Dodge Challenger Flag

This commercial plays with American Patriotism via a joyful, deadpan, over the top absurdity, that tickles the soul. The one drawback is that this commercial would alienate UK or Canadian customers. Maybe a Canadian company will make a video about the War of 1812? If Ford really wanted to tap the Southern Truck Market: a Civil War battle scene with trucks? Why the hell not...this is America?

Commercial of Washington Charging with his Challenger
video
This battle scene is most likely supposed to be in New Jersey. New Jersey was good to Washington, as Washington claimed his earliest and hard won victories in Jersey.


Like General Robert E. Lee, both honorable Virginians retreated from Pennsylvania battle fields. Lee lost at Gettysburg on July 4, 1861 and Washington lost at the Battle of Brandywine Creek on September 11, 1777. New York also gave the boot to Washington at the battle of Manhattan, but New Jersey lifted the spirit and confidence of Washington.

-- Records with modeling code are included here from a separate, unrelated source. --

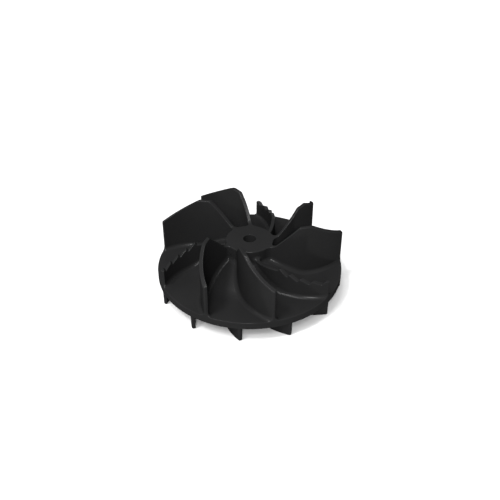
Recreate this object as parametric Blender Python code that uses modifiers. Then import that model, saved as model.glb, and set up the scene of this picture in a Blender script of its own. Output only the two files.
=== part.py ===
"""Blower motor wheel: a moulded centrifugal wheel with backward-curved blades on both sides.

Units are metres and +Z is up, along the spin axis, towards the air inlet. The origin is on the
axis, in the plane of the lower vanes' bottom edges, which is what the wheel stands on when it is
off its shaft. Seen from above the wheel turns clockwise, so the blades trail anticlockwise.

Every blade and vane is one and the same arc wall. A turned envelope trims it: the envelope's
section is the blade's side view, and its floor follows the plate, one seam gap away.
"""

import math

import bmesh
import bpy
from mathutils import Matrix, Vector

# Whole wheel
WHEEL_RADIUS = 0.0570
SEAM = 0.0003                     # gap left between neighbouring solids
ROUND_STEPS = 72                  # facets round the plate, the hub and the envelopes
EDGE_STEPS = 4                    # facets along a rounded edge

# Heights above the vanes' bottom edges
PLATE_TOP = 0.0134
HUB_TOP = PLATE_TOP + 0.0185
BLADE_TOP = PLATE_TOP + 0.0333

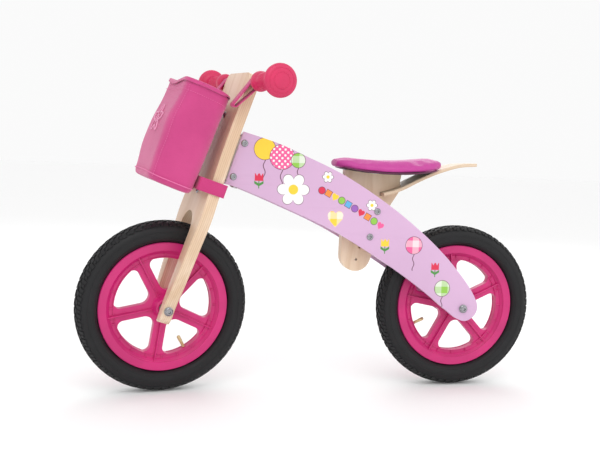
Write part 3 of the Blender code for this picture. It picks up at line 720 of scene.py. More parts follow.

After the bitter winter of Valley Forge, the revolution was definitely running low on gas. But Washington's victory at Trenton, NJ on Christmas Day 1776 revved up the American Spirit. Washington had several more victories in New Jersey as well: Princeton, Monmouth, and Trenton for a second time. The important thing to note is, Washington was doing it all on his own, before France and Spain jumped on the bandwagon.